Põltsamaa Castle


Lossi 1, Põltsamaa, Estonia


8100 m²


Põltsamaa Vallavara OÜ

Architecture and Interior Architecture



studio ARGUS, Pult and LUMIA

Landscape Architecture

studio ARGUS, Artes Terrae and LUMIA


Margit Argus, Eliise Harjak, Elo Liina Kaivo, Birte Böer, Artur Ümar, Margit Aule


Completed in 2023


2023 Annual Grand Prize of the Cultural Endowment of Estonia (Architecture Endowment)

2023 Annual Award of the Estonian National Heritage Board for the ‘Act of the Year’

The Põltsamaa castle complex encompasses various key components, each with its unique history and purpose. Together, these structures form one of Estonia’s most significant architectural ensembles.

At the heart of this complex is the convent building, which dates to the castle’s original construction in 1272. Over time, it underwent several transformations, including when it served as the residence of the King of Livonia, Magnus, from 1570 to 1578. This led to the conversion of the old convent building into living and representative rooms. Despite facing repeated plundering, the fortress endured and was eventually rebuilt into a magnificent Rococo-style palace in the 18th century, thanks to the vision of Woldemar Johann von Lauw. Tragically, in 1941, fire consumed both the castle and the church, leaving the castle mostly in ruins.

Efforts to restore the castle complex involved meticulous preservation and restoration work on the convent building. The walls of this historic structure were preserved and roofed, and the tower dome was carefully restored. A distinctive feature is the uniquely designed concrete staircase, which provides an open and airy experience while offering spectacular views through the historical seven-story tower. At the tower’s zenith, a new steel dome with a viewing platform was erected, reminiscent of the historical dome. The architectural additions in this area distinguish themselves from the old with their grey steel tone, creating a harmonious contrast against the backdrop of grey limestone and red brick. The natural wood tones of the roof structures add warmth to the buildings, and the new parts, designed with utmost simplicity, blend seamlessly with the dignified old architecture.

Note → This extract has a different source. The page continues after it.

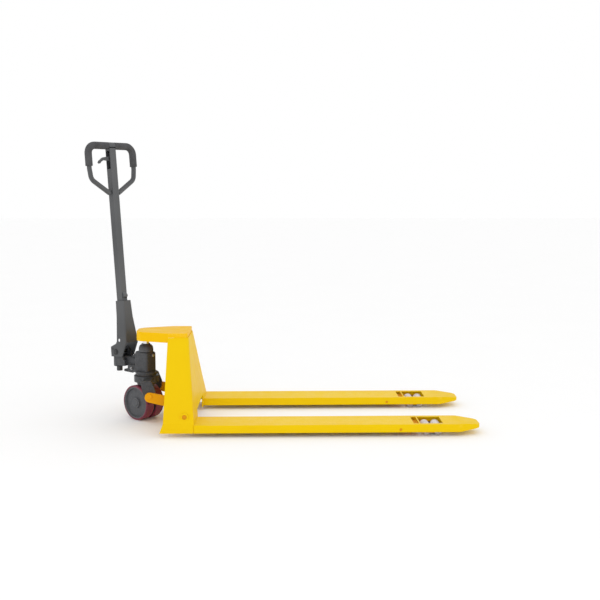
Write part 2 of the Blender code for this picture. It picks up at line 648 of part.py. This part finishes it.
def make_axle_carrier():
    plate = turned_mesh([(0, 0.1749), (0.040, 0.1749), (0.043, 0.172), (0.043, 0.1635), (0, 0.1635)], 32)
    carrier = place("axle_carrier", plate, "black_casting", steer)
    web = rounded([(-0.038, 0.168), (AXLE_U - 0.018, AXLE_Z - 0.016), (AXLE_U + 0.018, AXLE_Z - 0.016),
                   (0.038, 0.168)],
                  [0, 0.015, 0.015, 0])
    join(carrier, sheet_mesh([web], 0.011, "XZ"))
    cut(carrier, rod_mesh(AXLE_RADIUS + GAP, -0.03, 0.03, "Y", (AXLE_U, AXLE_Z), 24))
    edge = WHEEL_OFFSET + WHEEL_WIDTH / 2
    place("steer_axle", rod_mesh(AXLE_RADIUS, -edge + 0.004, edge - 0.004, "Y", (AXLE_U, AXLE_Z), 24,
                                 0.001),
          "steel", steer)


def make_steer_wheel(side, label):
    y = side * WHEEL_OFFSET
    half = WHEEL_WIDTH / 2
    spot = dict(parent=steer, location=(AXLE_U, y, AXLE_Z), rotation=(math.pi / 2 * (-side), 0, 0))
    rim = WHEEL_RADIUS - 0.0075
    tread = [(WHEEL_RADIUS - 0.003, half), (WHEEL_RADIUS, half - 0.004), (WHEEL_RADIUS, -half + 0.004),
             (WHEEL_RADIUS - 0.003, -half), (rim + GAP, -half), (rim + GAP, half)]
    place("wheel_tread_" + label, turned_mesh(tread, 36, True), "polyurethane", **spot)
    hub = [(rim, half - 0.001), (rim, -half + 0.001), (rim - 0.006, -half + 0.001),
           (rim - 0.010, -half + 0.010),
           (0.024, -half + 0.010), (0.021, -half + 0.002), (0.0178, -half + 0.002), (0.0178, half - 0.002),
           (0.023, half - 0.002), (0.026, half - 0.009), (rim - 0.010, half - 0.009),
           (rim - 0.006, half - 0.001)]
    place("wheel_hub_" + label, turned_mesh(hub, 28, True), "grey_paint", **spot)
    race = [(0.0175, half - 0.006), (0.0175, half - 0.016), (AXLE_RADIUS + GAP, half - 0.016),
            (AXLE_RADIUS + GAP, half - 0.006)]
    place("wheel_bearing_" + label, turned_mesh(race, 16, True), "steel", **spot)
    cap = [(0, half + 0.0005), (0.0150, half + 0.0005), (0.0172, half - 0.0015), (0.0172, half - 0.0035),
           (0, half - 0.0035)]
    place("wheel_cap_" + label, turned_mesh(cap, 20), "grey_paint", **spot)


# ---------------------------------------------------------------- tiller


def roller_spot():
    """Pressure roller's axis in the tiller's own frame: half its swing above the pivot."""
    angle = ROLLER_LIFT + TILLER_LEAN
    return -ROLLER_LEVER * math.cos(angle), ROLLER_LEVER * math.sin(angle)


def make_bracket():
    rows = []
    for w, half, back, front in ((-0.022, 0.0385, -0.034, 0.040), (0.023, 0.0385, -0.034, 0.064),
                                 (0.038, 0.0385, 0.0040, 0.072), (0.050, 0.0385, 0.0119, 0.074),
                                 (0.161, 0.0262, 0.0089, 0.065), (BRACKET_TOP, 0.0232, 0.0079, 0.062)):
        corner = 0.007
        path = [(back, -half)]
        path += arc(front - corner, -half + corner, corner, -90, 0, 3)
        path += arc(front - corner, half - corner, corner, 0, 90, 3)
        path.append((back, half))
        rows.append([(a, v, w) for a, v in path])
    bracket = place("tiller_bracket", shell_mesh(rows, 0.0045), "grey_paint", tiller)
    a, w = roller_spot()
    cut(bracket, box_mesh((0.026, -0.0335, -0.040), (0.100, 0.0335, 0.043)),
        rod_mesh(0.0093, -0.06, 0.06, "Y", (0, 0), 20),
        rod_mesh(0.0053, -0.05, 0.05, "Y", (a, w), 16),
        rod_mesh(0.0080, -0.06, 0.06, "Y", (0.0262, 0.0540), 20))
    return bracket


def make_pressure_roller():
    a, w = roller_spot()
    place("roller_shaft", rod_mesh(0.005, -0.0390, 0.0390, "Y", (a, w), 16, 0.0008), "steel", tiller)
    place("pressure_roller", turned_mesh([(0.0105, 0.016), (0.0115, 0.015), (0.0115, -0.015),
                                          (0.0105, -0.016),
                                          (0.0053, -0.016), (0.0053, 0.016)], 28, True), "steel", tiller,
          (a, 0, w), (math.pi / 2, 0, 0))


def make_tiller_tube():
    half = TUBE_WIDTH / 2
    outer = rounded([(-half, -half), (half, -half), (half, half), (-half, half)], 0.005, 3)
    inner = rounded([(-half + 0.003, -half + 0.003), (half - 0.003, -half + 0.003),
                     (half - 0.003, half - 0.003), (-half + 0.003, half - 0.003)], 0.002, 2)
    low, high = 0.101, LOOP_TOP - LOOP_TUBE - GAP
    tube = place("tiller_tube", sheet_mesh([outer, inner], high - low, "XY", (high + low) / 2),
                 "grey_paint",
                 tiller, (TUBE_A, 0, 0))
    cut(tube, box_mesh((-0.012, -half - 0.01, 0.840), (0.012, -half + 0.008, 0.922)))
    tab = rounded([(half, 0.245), (half + 0.011, 0.254), (half + 0.011, 0.260), (half, 0.276)],
                  [0, 0.002, 0.002, 0])
    place("guide_tab", sheet_mesh([[(x + GAP, z) for x, z in tab]], 0.020, "XZ"), "grey_paint", tiller,
          (TUBE_A, 0, 0))


def loop_side(side):
    """Centre line of one side of the loop, from the post up to the middle of the top bar."""
    edge = LOOP_HALF
    low = (0.026, 0.730)
    knee = (edge - 0.006, 0.792)
    top = (edge, LOOP_TOP)
    outline = [low, knee, (edge, 0.840), top, (0.0, LOOP_TOP)]
    path = [low]
    for i, radius in ((1, 0.035), (2, 0.030), (3, 0.038)):
        here = Vector(outline[i])
        before = (Vector(outline[i - 1]) - here).normalized()
        after = (Vector(outline[i + 1]) - here).normalized()
        half = before.angle(after) / 2
        centre = here + (before + after).normalized() * (radius / math.sin(half))
        a = here + before * radius / math.tan(half) - centre
        b = here + after * radius / math.tan(half) - centre
        turn = a.angle_signed(b)
        steps = 8 if i == 3 else 4
        path += [tuple(centre + Matrix.Rotation(-turn * k / steps, 2) @ a) for k in range(steps + 1)]
    return [(TUBE_A, side * y, w) for y, w in path]


def make_handle():
    right = loop_side(-1)
    left = loop_side(1)
    place("handle_loop", tube_mesh(right + left[::-1], LOOP_TUBE, 3), "grey_paint", tiller)
    for side, label in ((-1, "right"), (1, "left")):
        path = [p for p in loop_side(side) if p[2] > 0.835]
        start = (TUBE_A, side * LOOP_HALF, 0.852)
        path = [start] + [p for p in path if p[2] > 0.860] + [(TUBE_A, side * GRIP_END, LOOP_TOP)]
        grip = place("grip_" + label, tube_mesh(path, 0.0170, 3), "rubber", tiller)
        route = [(start[0], start[1], start[2] - 0.02)] + path[1:-1] + [(TUBE_A, side * (GRIP_END - 0.02),
                                                                         LOOP_TOP)]
        cut(grip, tube_mesh(route, LOOP_TUBE + GAP + 0.0003, 3))


def make_control_lever():
    top = [(0.010, 0.010), (-0.022, 0.010), (-0.050, 0.006), (-0.072, -0.010), (-0.077, -0.018)]
    low = [(-0.071, -0.023), (-0.063, -0.014), (-0.047, -0.006), (-0.030, -0.008), (-0.010, -0.012),
           (0.010, -0.012)]
    outline = rounded(top + low, [0.004, 0.010, 0.020, 0.008, 0.001, 0.001, 0.008, 0.02, 0.02, 0.004,
                                  0.006], 3)
    lever = place("control_lever", sheet_mesh([outline], 0.013, "YZ"), "grey_paint", tiller,
                  (TUBE_A, 0, LEVER_W))
    cut(lever, rod_mesh(0.0033, -0.03, 0.03, "X", (0, 0), 16))
    place("lever_pin", rod_mesh(0.003, -0.0146, 0.0146, "X", (0, LEVER_W), 16), "steel", tiller,
          (TUBE_A, 0, 0))
    place("pull_rod", rod_mesh(0.003, 0.121, LEVER_W - 0.016, "Z", (TUBE_A, 0.004), 12), "steel", tiller)


# ---------------------------------------------------------------- assembly
make_swivel_seat()
make_frame_shell()
make_nose_cap()
make_ram()
make_rocker_shaft()
make_rocker()
for hand, word in ((-1, "right"), (1, "left")):
    make_fork(hand, "fork_" + word)
    make_push_rod(hand, "push_rod_" + word)
    make_roller_frame(hand, "roller_frame_" + word)
    make_bogie(hand, word)
    make_steer_wheel(hand, word)
make_pump()
make_plunger()
make_release_lever()
make_axle_carrier()
make_bracket()
make_pressure_roller()
make_tiller_tube()
make_handle()
make_control_lever()
bpy.context.view_layer.update()
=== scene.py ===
"""Low-profile hand pallet truck with a turned tiller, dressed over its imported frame."""
import json
import math

import bmesh
import bpy
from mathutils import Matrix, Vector


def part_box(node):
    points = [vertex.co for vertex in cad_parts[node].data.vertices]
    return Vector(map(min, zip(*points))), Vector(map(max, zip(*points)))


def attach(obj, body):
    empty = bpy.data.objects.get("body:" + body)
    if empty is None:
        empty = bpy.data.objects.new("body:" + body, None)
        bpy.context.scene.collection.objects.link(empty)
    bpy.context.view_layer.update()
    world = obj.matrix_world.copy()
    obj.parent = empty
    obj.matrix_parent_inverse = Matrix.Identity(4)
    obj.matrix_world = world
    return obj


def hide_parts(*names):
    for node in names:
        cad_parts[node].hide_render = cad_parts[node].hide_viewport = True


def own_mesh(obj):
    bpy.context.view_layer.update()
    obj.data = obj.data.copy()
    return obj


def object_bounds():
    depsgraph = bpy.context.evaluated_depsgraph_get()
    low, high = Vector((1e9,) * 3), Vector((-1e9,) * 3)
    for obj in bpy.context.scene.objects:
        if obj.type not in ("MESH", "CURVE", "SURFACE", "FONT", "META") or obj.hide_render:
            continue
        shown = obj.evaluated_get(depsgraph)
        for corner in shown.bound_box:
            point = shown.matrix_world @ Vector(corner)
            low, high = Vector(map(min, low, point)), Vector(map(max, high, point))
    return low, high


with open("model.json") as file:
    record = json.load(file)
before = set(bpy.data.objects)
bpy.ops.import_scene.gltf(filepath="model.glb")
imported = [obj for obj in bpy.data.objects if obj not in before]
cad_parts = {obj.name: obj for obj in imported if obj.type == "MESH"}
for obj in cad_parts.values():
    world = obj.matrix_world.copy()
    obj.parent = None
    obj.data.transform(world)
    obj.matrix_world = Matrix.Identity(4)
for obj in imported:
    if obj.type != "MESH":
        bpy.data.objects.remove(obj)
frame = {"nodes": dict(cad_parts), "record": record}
CAD_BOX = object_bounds()
NODES = frame["nodes"]
BODY = {node: body for body, nodes in frame["record"]["behaviour"]["bodies"].items() for node in nodes}
SLOT = {s["node"]: s["material_slot"] for s in frame["record"]["subparts"]}
UP = Vector((0, 0, 1))
LENS_MM = 56.54
CAMERA_PLACE = (0.0013, -4.2462, 1.0452)
CAMERA_DOWN = 0.1170                           # radians below level
CAMERA_TURN = -0.0229
PIVOT = Vector((-0.72671, 0.10465, 0.298))     # middle of the tiller's pivot shaft
STEER_TURN = math.radians(-40)                 # the stored steering angle
TILLER_LEAN = math.radians(4.8)
BAR = (0.0264, 0.945)                          # the handle's top bar in the tiller's frame
BAR_RADIUS = 0.0116
SADDLE_RADIUS = 0.0165
SADDLE_HALF = 0.0182
BEVEL_SEGMENTS = 2
BEVEL_ANGLE = math.radians(32)
BEAD_RADIUS = 0.0022
BEAD_STANDOFF = 0.0006                         # how far the weld bead stands off the back plate
BEAD_TURN = 0.0035                             # where the bead turns the corner from wall to deck
CLIP_SIDES = 28
CLIP_OUTLINE = ((0.0094, 0.0388), (0.0140, 0.0388), (0.0143, 0.0391), (0.0143, 0.0403), (0.0140, 0.0406),
                (0.0094, 0.0406))              # retaining ring: radius, place along the shaft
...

Another integral part of the castle complex is the gatehouse, which stood in ruins for an extended period. This structure has been transformed into a modern visitor centre and museum, providing a new phase in its rich history. The museum boasts an impressive 800 square metres of space and includes an information centre with a ticket office, a souvenir shop, restrooms, a cloakroom, and an office. Five distinct exhibition rooms tell the captivating story of the castle complex and serve as versatile venues for various events. Notably, a spacious hall with elevated lounge chairs and a small kitchen cater to movie screenings, seminars, and other gatherings. The upper floor’s open floor plan allows for views and access to the gallery, which can be linked to a future passageway along the castle’s ring wall. The design of the gatehouse carefully incorporates materials like wood, steel, and concrete, highlighting the historical walls and emphasising the importance of the exhibition.

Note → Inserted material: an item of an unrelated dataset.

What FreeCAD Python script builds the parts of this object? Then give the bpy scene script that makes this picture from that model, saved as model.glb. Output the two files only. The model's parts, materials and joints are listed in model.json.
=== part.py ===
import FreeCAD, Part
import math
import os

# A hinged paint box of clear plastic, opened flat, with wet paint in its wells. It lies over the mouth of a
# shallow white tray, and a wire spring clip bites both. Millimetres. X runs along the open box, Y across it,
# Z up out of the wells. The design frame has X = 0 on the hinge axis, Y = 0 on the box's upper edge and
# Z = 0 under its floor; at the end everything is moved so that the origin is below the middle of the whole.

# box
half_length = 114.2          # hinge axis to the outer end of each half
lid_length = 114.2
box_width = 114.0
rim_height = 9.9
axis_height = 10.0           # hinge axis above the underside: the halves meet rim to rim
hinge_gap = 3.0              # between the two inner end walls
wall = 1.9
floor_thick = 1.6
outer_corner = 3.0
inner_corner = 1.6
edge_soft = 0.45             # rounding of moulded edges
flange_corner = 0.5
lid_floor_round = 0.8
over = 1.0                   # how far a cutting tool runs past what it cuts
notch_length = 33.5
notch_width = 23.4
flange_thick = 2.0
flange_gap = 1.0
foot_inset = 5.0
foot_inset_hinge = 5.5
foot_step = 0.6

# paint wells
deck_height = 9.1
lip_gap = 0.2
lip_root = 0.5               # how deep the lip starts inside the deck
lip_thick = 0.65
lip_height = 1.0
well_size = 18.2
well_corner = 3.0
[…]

The courtyard and open-air stage within the castle complex have also undergone redesigns, enhancing the overall visitor experience. The exterior stage features profiled zinc sheeting and greyish wood, while circular green islands in the courtyard contrast the otherwise structured and strict castle complex layout.

Historically, these buildings were interconnected through defensive passages, and plans for renovating the castle complex include opening the circular walls to visitors, providing a deeper connection to the complex’s rich history.